General Secretary of the Communist Party of India
- In office 1964–1990
- Preceded by: E. M. S. Namboodiripad
- Succeeded by: Indrajit Gupta
- In office 1950–1954
- Preceded by: B. T. Ranadive
- Succeeded by: Ajoy Ghosh

Personal details
- Born: 6 June 1914 Mangalapuram, Krishna, Madras Presidency, British India (Now Andhra Pradesh, India)
- Died: 9 April 1994 (aged 79)
- Children: Chandra Chandrasekhar (son)
- Occupation: Indian freedom fighter, socialist, The leader in Telangana armed struggle
- Awards: Order of Lenin (1974)

= C. Rajeswara Rao =

Former General secretary of the Communist party of India

Chandra Rajeswara Rao (June 6, 1914 – April 9, 1994) was an Indian communist politician. He was one of the leaders of the Telangana Rebellion (1946–1951). He also worked as the general secretary of the Communist Party of India (CPI) for 28 years before giving up the post in 1992 for health reasons.

==Life==
Rao came from an affluent peasant Kamma family. He was born on June 6, 1914, in Mangalapuram village, Krishna district of Andhra Pradesh State, India. He received his medical education at Banaras Hindu University in Varanasi and a medical college in Vishakhapatnam. He joined the Communist Party of India (CPI) in 1931. Rao was vice-chairman of the All-India Kisan Sabha (Peasants’ League) in 1954 and 1955. In December 1964 he was elected general secretary of the National Council of the CPI. He was awarded the Order of Lenin in 1974.

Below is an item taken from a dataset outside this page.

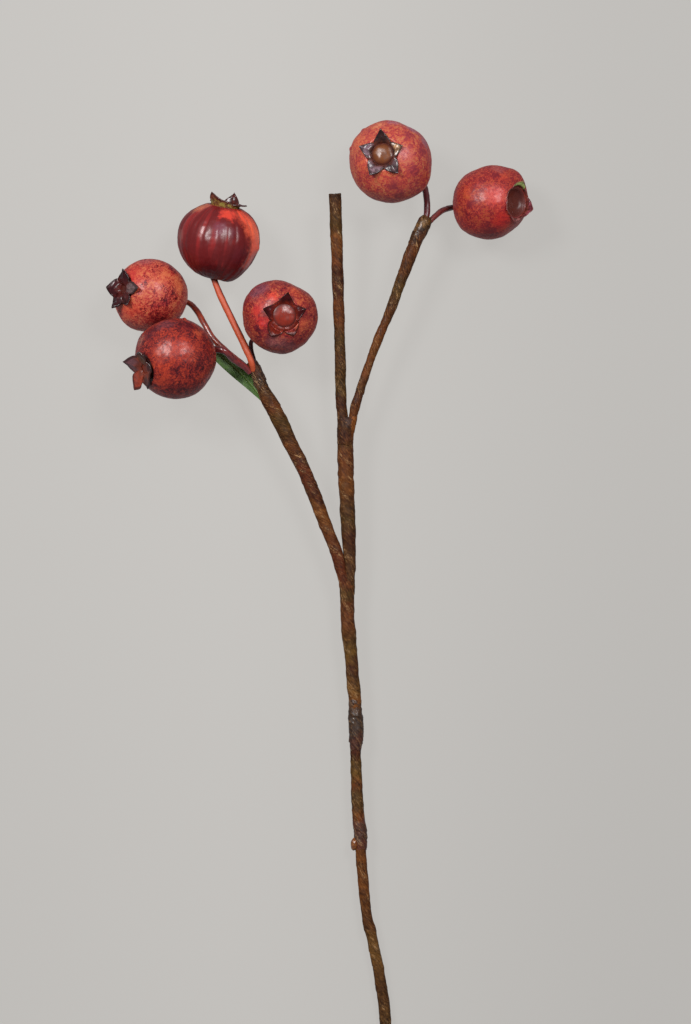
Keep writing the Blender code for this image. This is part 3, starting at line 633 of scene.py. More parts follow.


# Hips. Each bulge is a direction, a size and a push outward. Each tint is a place (across and up
# from the middle of the hip, in radii, on the side that faces up), its size, how much darker it
# is (less than 0 is lighter), a colour and that colour's share. Some are the skin's own patches;
# grey, lavender and pink tints near the rims paint reflection, light tints along the right edge of
# the upper left hip paint a glow over its orange, and dark tints low on a hip partly paint shade

hips = {
    "left_hip_upper": {
        "centre": (-34.9, 94, 12.4), "radius": 11.3, "long": 0.94, "crown": (0.18, 1, 0.17),
        "lump": 0.14, "ribs": 0.05, "rim": 0.35, "dish": 0.4, "dome": 0.8, "domeWidth": 0.24,
        "seed": 41, "grooves": (24, 0.15),
        "bulges": [((0.93, -0.2, 0.25), 0.13, 0.5), ((0.26, -0.97, 0.1), 0.35, 1),
            ((0.87, -0.5, 0.1), 0.25, -0.5), ((-0.85, 0.5, 0.1), 0.35, 0.5),
            ((0.85, 0.5, 0.1), 0.3, 0.4)],
        "stops": [(0.3, "cb301d"), (0.42, "962625"), (0.5, "591314"), (0.6, "5b0b0e"),
            (0.74, "790609")],
        "tintsAndPaintedLight": [(0.95, 0.08, 0.24, -0.05, "f67e59", 0.9),
            (0.27, 0.6, 0.22, -0.12, "c63d2a", 0.85), (0.33, 0.76, 0.14, 0.05, "851b19", 0.5),
            (0.66, 0.55, 0.3, -0.06, "d4482f", 0.85), (0.88, 0.22, 0.36, -0.05, "e15e3f", 0.95),
            (0.9, -0.22, 0.3, 0, "d95c47", 0.95), (0.8, -0.52, 0.28, 0, "c76053", 0.85),
            (-0.42, 0.82, 0.24, -0.04, "ab6445", 0.7), (-0.93, 0.1, 0.18, 0, "83514a", 0.5),
            (0.52, -0.45, 0.28, 0.08, "47171f", 0.6), (0.06, 0.2, 0.2, 0.03, "723f4f", 0.5),
            (0.38, 0.12, 0.16, 0.05, "643842", 0.4), (-0.5, -0.5, 0.4, 0, "650d0e", 0.5),
            (-0.2, -0.86, 0.4, 0.08, "33080d", 0.7)],
        "contrast": 0.6, "roughness": 0.28, "coat": 0.1, "blotchSize": 0.34, "speckSize": 0.11,
        "speckFloor": 0.85,
    },
    "left_hip_outer": {
        "centre": (-53.7, 79.2, 10.1), "radius": 10, "long": 1.02, "crown": (-0.75, 0.12, 0.65),
        "lump": 0.16, "ribs": 0.03, "rim": 0.35, "dish": 0.5, "dome": 1, "domeWidth": 0.25,
        "seed": 42, "bulges": [((-0.6, -0.8, 0.1), 0.4, 0.6)],
        "stops": [(0.28, "b26140"), (0.4, "aa5237"), (0.5, "a5362e"), (0.6, "901b1e"),
            (0.72, "42090a")],
        "tintsAndPaintedLight": [(0.36, 0.47, 0.3, -0.06, "c25c3a", 0.4), (0.8, 0.19, 0.24, -0.1, "c66841", 0.6),
            (0.21, 0.19, 0.2, -0.05, "be4a37", 0.2), (0.19, 0.59, 0.2, 0.1, "641d2c", 0.2),
            (0.7, 0.06, 0.14, 0.14, "55182c", 0.3), (0.45, -0.26, 0.18, 0.13, "55182c", 0.3),
            (0.14, -0.32, 0.2, 0.11, "641725", 0.2), (-0.54, 0.52, 0.32, 0, "ab1f1e", 0.7),
            (-0.38, 0.3, 0.24, 0, "af2726", 0.5), (-0.56, -0.48, 0.28, -0.08, "c63923", 0.6),
            (-0.3, -0.42, 0.2, -0.04, "c03e26", 0.4), (-0.54, -0.78, 0.14, 0, "664541", 0.6),
            (0.19, -0.74, 0.3, 0.12, "500f14", 0.6), (-0.14, 0.9, 0.26, 0.04, "844752", 0.5),
            (0.62, 0.72, 0.24, 0.08, "602735", 0.5)],
        "contrast": 1.5,
    },
    "left_hip_front": {
        "centre": (-46.3, 61.3, 20.6), "radius": 11, "long": 1, "crown": (-0.8, -0.29, 0.52),
        "lump": 0.2, "ribs": 0.04, "rim": 0.35, "dish": 0.5, "dome": 0.9, "domeWidth": 0.27,
        "seed": 43,
        "bulges": [((0.87, -0.48, 0.1), 0.3, -0.3), ((0.22, 0.96, 0.15), 0.05, 0.45),
            ((-0.85, 0.5, 0.1), 0.3, 0.5)],
        "stops": [(0.28, "9a3824"), (0.39, "84241a"), (0.48, "731f18"), (0.58, "6e2020"),
            (0.7, "3a0c12")],
        "tintsAndPaintedLight": [(0.15, 0.22, 0.36, -0.08, "a22c1e", 0.45),
            (-0.3, 0.1, 0.25, -0.05, "9b3122", 0.2), (0.49, 0, 0.2, -0.06, "a5452a", 0.2),
            (0.58, 0.6, 0.12, -0.12, "a94e2d", 0.4), (-0.24, -0.3, 0.22, -0.08, "ab3720", 0.4),
            (-0.31, -0.6, 0.2, -0.07, "a2321e", 0.4), (0.05, -0.36, 0.16, 0.13, "3e1319", 0.2),
            (0.66, -0.1, 0.16, 0.12, "3e1319", 0.2), (0.06, -0.76, 0.2, 0.12, "3e1319", 0.3),
            (-0.24, 0.84, 0.28, 0.06, "5d3740", 0.6), (-0.6, 0.58, 0.26, 0.1, "3d1722", 0.5),
            (-0.84, 0.4, 0.16, -0.06, "926353", 0.6), (0.3, 0.8, 0.26, 0.08, "4d1720", 0.5),
            (0.75, 0.35, 0.2, 0.06, "4d171d", 0.3)],
        "contrast": 1.9, "domeTone": "6a2a1c", "roughness": 0.3, "specular": 0.26,
    },
    "left_hip_inner": {
        "centre": (-18, 73, 16.8), "radius": 10.2, "long": 0.94, "crown": (0.16, -0.03, 0.99),
        "lump": 0.2, "ribs": 0.18, "rim": 0.4, "dish": 0.2, "dome": 0.8, "domeWidth": 0.335,
        "seed": 44,
        "bulges": [((0.4, 0.9, 0.1), 0.4, -1), ((-0.8, 0.55, 0.1), 0.35, 0.6),
            ((1, -0.1, 0.1), 0.4, 0.25)],
        "stops": [(0.28, "ac5434"), (0.39, "7e3321"), (0.48, "822122"), (0.59, "851c21"),
            (0.7, "4a0e16")],
        "tintsAndPaintedLight": [(-0.58, 0.68, 0.34, 0.06, "6e505e", 0.6),
            (-0.2, 0.5, 0.18, -0.12, "c93a2b", 0.8), (-0.53, 0.31, 0.22, -0.04, "b73f3c", 0.5),
            (-0.62, 0.1, 0.2, -0.05, "b72220", 0.8), (-0.46, -0.22, 0.2, -0.05, "b31c1b", 0.8),
            (0.4, 0.68, 0.2, -0.08, "b3472e", 0.5), (0.52, 0.37, 0.2, -0.06, "b0412e", 0.3),
            (0.63, -0.28, 0.26, -0.1, "b34930", 0.5), (-0.6, -0.38, 0.12, 0.2, "471825", 0.5),
            (-0.12, -0.76, 0.3, 0.04, "845d60", 0.5), (0.2, -0.84, 0.26, 0.05, "784e50", 0.5),
            (0.82, 0.2, 0.2, 0.05, "842725", 0.2)],
        "contrast": 1.75, "domeTone": "7a2214",
    },
    "right_hip_inner": {
        "centre": (12.1, 115.3, 16.8), "radius": 11.3, "long": 0.95,
        "crown": (-0.235, 0.11, 0.965), "lump": 0.2, "ribs": 0.04, "rim": 0.37, "dish": 0.3,
        "dome": 1.1, "domeWidth": 0.28, "seed": 45,
        "bulges": [((-0.97, 0.3, 0.1), 0.06, 0.35), ((-0.66, 0.75, 0.1), 0.06, 0.3),
            ((-0.85, -0.5, 0.2), 0.3, -0.3), ((0.4, 0.9, 0.1), 0.35, -0.6),
            ((0.8, -0.6, 0.1), 0.45, 0.7), ((-0.87, 0.5, 0.1), 0.3, 0.35)],
        "stops": [(0.28, "a96544"), (0.4, "a75134"), (0.5, "ad382f"), (0.6, "893034"),
            (0.72, "80262d")],
        "tintsAndPaintedLight": [(-0.8, 0.4, 0.26, -0.08, "be5d3b", 0.5),
            (-0.69, -0.18, 0.24, -0.07, "be502f", 0.5), (-0.28, 0.84, 0.2, -0.1, "c27453", 0.6),
            (0.1, 0.92, 0.2, 0.02, "8c687e", 0.5), (0.55, 0.77, 0.22, 0.05, "836176", 0.8),
            (0.83, 0.45, 0.2, 0.04, "775468", 0.8), (0.43, 0.57, 0.16, 0.2, "572433", 0.4),
            (0.75, 0.2, 0.16, 0.2, "572433", 0.3), (0.56, -0.28, 0.18, 0.2, "572433", 0.3),
            (-0.13, -0.42, 0.26, -0.06, "b9412b", 0.4), (0.33, -0.53, 0.2, -0.04, "b6412f", 0.4),
            (0.1, -0.66, 0.2, 0.1, "623134", 0.4), (0.22, -0.86, 0.14, 0.1, "4e222b", 0.6),
            (0.42, 0.05, 0.26, -0.03, "a84e48", 0.5)],
        "contrast": 1.65, "domeTone": "66340f",
    },
    "right_hip_outer": {
        "centre": (39.7, 104.7, 10.2), "radius": 10.2, "long": 1.02, "crown": (0.74, -0.05, 0.67),
        "lump": 0.18, "ribs": 0.05, "rim": 0.42, "dish": 0.6, "dome": -1.5, "domeWidth": 0.335,
        "seed": 46,
        "bulges": [((0.7, 0.7, 0.15), 0.35, 1), ((0.65, -0.75, 0.15), 0.35, -0.8),
            ((-0.75, -0.65, 0.1), 0.4, 0.6), ((-0.45, 0.9, 0.1), 0.3, -0.4)],
        "stops": [(0.28, "823a1b"), (0.39, "a1402f"), (0.48, "901e1b"), (0.59, "68181b"),
            (0.7, "6b171d")],
        "tintsAndPaintedLight": [(-0.65, 0.21, 0.2, -0.1, "b4492a", 0.5),
            (-0.82, -0.29, 0.16, -0.08, "ab492e", 0.5), (0.35, 0.6, 0.18, -0.08, "b23c27", 0.5),
            (0.07, 0.65, 0.12, 0.19, "511322", 0.4), (-0.24, 0.52, 0.12, 0.19, "511322", 0.4),
            (-0.54, -0.12, 0.13, 0.19, "511322", 0.4), (-0.68, -0.34, 0.12, 0.19, "511322", 0.4),
            (0.2, 0.85, 0.24, 0, "924848", 0.6), (0.11, 0.08, 0.34, -0.08, "be3531", 0.7),
            (0.3, -0.54, 0.34, -0.05, "a41a18", 0.8), (-0.05, -0.84, 0.3, 0.12, "401019", 0.6),
            (0.72, -0.44, 0.2, 0, "924c58", 0.6)],
        "contrast": 1.6, "domeTone": "5a261c", "wallTone": "56241e",
    },
}
plainHip = {        # what a hip has unless its own row says otherwise
    "coat": 0.06, "specular": 0.32, "roughness": 0.36, "sheen": 0.07, "sheenTone": "e8a090",
    "domeTone": "4a1c14", "domeShade": "32120e", "wallTone": "3a1210",
    "blotchSize": 0.30, "speckSize": 0.075,     # in radii
    "speckFloor": 0.45,                         # how much of a mark shows through the specks
}
crownSeat = 0.44            # where the crown stands, as a part of the hip's radius
dimpleWidth = 0.20          # the hollow round the stalk, as a part of the hip's radius
dimpleDepth = 0.9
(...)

His son, Chandra Chandrasekhar, and grandson, Chandra Jaideep, are involved in politics in Andhra Pradesh.

==Participation in the Telangana Rebellion==

The situation in Hyderabad in 1946 was increasingly tense. In response, the Andhra Mahasabha and the Communist Party of India (CPI) opted for armed resistance, believing it the only course of action open to the people. Under the leadership of P.C. Joshi, the CPI initiated an armed struggle against the Nizam's rule with the goal of its overthrow. This conflict spanned from 1946 to 1948.

India gained independence during this period, and a Communist raised the Indian flag in Hyderabad. However, the Nizam refused to accede to India, necessitating negotiations for the state's integration. Meanwhile, the CPI's second congress in Calcutta in February 1948 saw a rise in left-sectarian and adventurist leadership, leading to the removal of P.C. Joshi and the appointment of B.T. Ranadive as general secretary.[3] A key figure in the Telangana armed struggle, Ranadive's policies were not universally accepted within the party, but many, including those from Andhra, supported the armed struggle. Despite common perception, he was elected to the central committee in 1948, not the politburo.

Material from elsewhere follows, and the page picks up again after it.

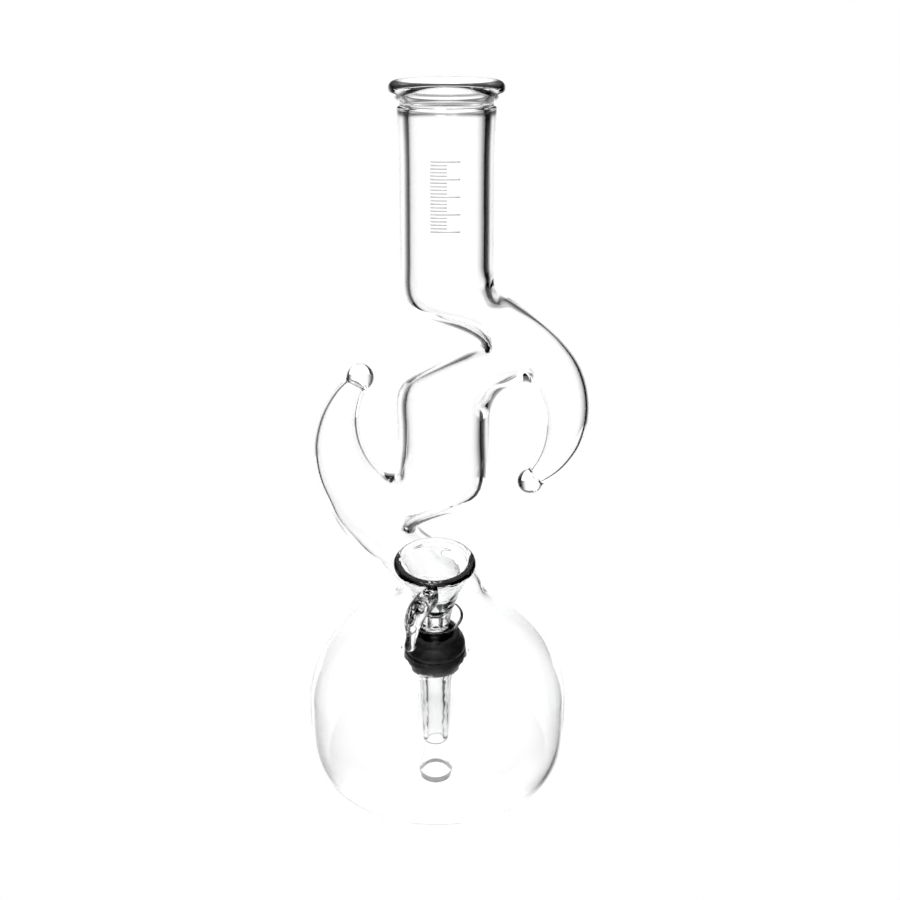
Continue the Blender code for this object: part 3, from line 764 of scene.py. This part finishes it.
def spread(points, step):
    """Add points between far ones, so that the smoothed line keeps to a straight stretch."""
    made = []
    for first, second in zip(points, points[1:]):
        length = math.dist(first, second)
        made.append(first)
        if length > 2.2 * step:
            for share in (step / length, 1 - step / length):
                made.append(tuple(a + (b - a) * share for a, b in zip(first, second)))
    return [*made, points[-1]]


# Node trees ------------------------------------------------------------------------------------------


class NodeTree:
    """A node tree whose nodes are set or linked as they are added."""

    def __init__(self, tree):
        self.tree = tree

    def link(self, value, socket):
        if isinstance(value, bpy.types.NodeSocket):
            self.tree.links.new(value, socket)
        elif value is not None:
            socket.default_value = value

    def node(self, kind, inputs=None, **settings):
        made = self.tree.nodes.new(kind)
        for name, value in settings.items():
            setattr(made, name, value)
        for name, value in (inputs or {}).items():
            self.link(value, made.inputs[name])
        return made

    def math(self, operation, first, second=None, third=None):
        inputs = dict(enumerate((first, second, third)))
        return self.node("ShaderNodeMath", inputs, operation=operation).outputs[0]

    def fade(self, value, start, end, first=0.0, last=1.0):
        """Ease from the first value to the last between two places."""
        inputs = {"Value": value, "From Min": start, "From Max": end, "To Min": first, "To Max": last}
        return self.node("ShaderNodeMapRange", inputs, interpolation_type="SMOOTHSTEP").outputs["Result"]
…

While there were differing views within the party, often termed the 'Russian line' and the 'Chinese line,' both factions converged on the issue of armed struggle.[5] By September 13, 1948, Indian forces had toppled the Nizam and integrated Hyderabad into India, also granting concessions to peasants. These were the primary objectives of the armed struggle, which logically should have ended. Nevertheless, the central leadership maintained the struggle.

The disastrous consequences of this policy became evident by 1950, resulting in the replacement of Ranadive by C.Rajeswara Rao as general secretary at a Central Committee meeting in Calcutta in June 1950. Rao, the architect of the new 'Andhra line,' failed to resolve the crisis, leading to the realization that this approach was also flawed. Consequently, a four-member CPI delegation, including C. Rajeswara Rao, S.A. Dange, K. Govinda Rao, C.R. Vallabhan Iyer (Mani Iyer), Basavpunnaiah, and Ajoy Ghosh, traveled to the Soviet Union to consult with Stalin on strategy and tactics. This led to the publication of draft party programs and policy statements in April 1951 and the election of Ajoy Ghosh as general secretary at a special underground party conference in Calcutta in 1951.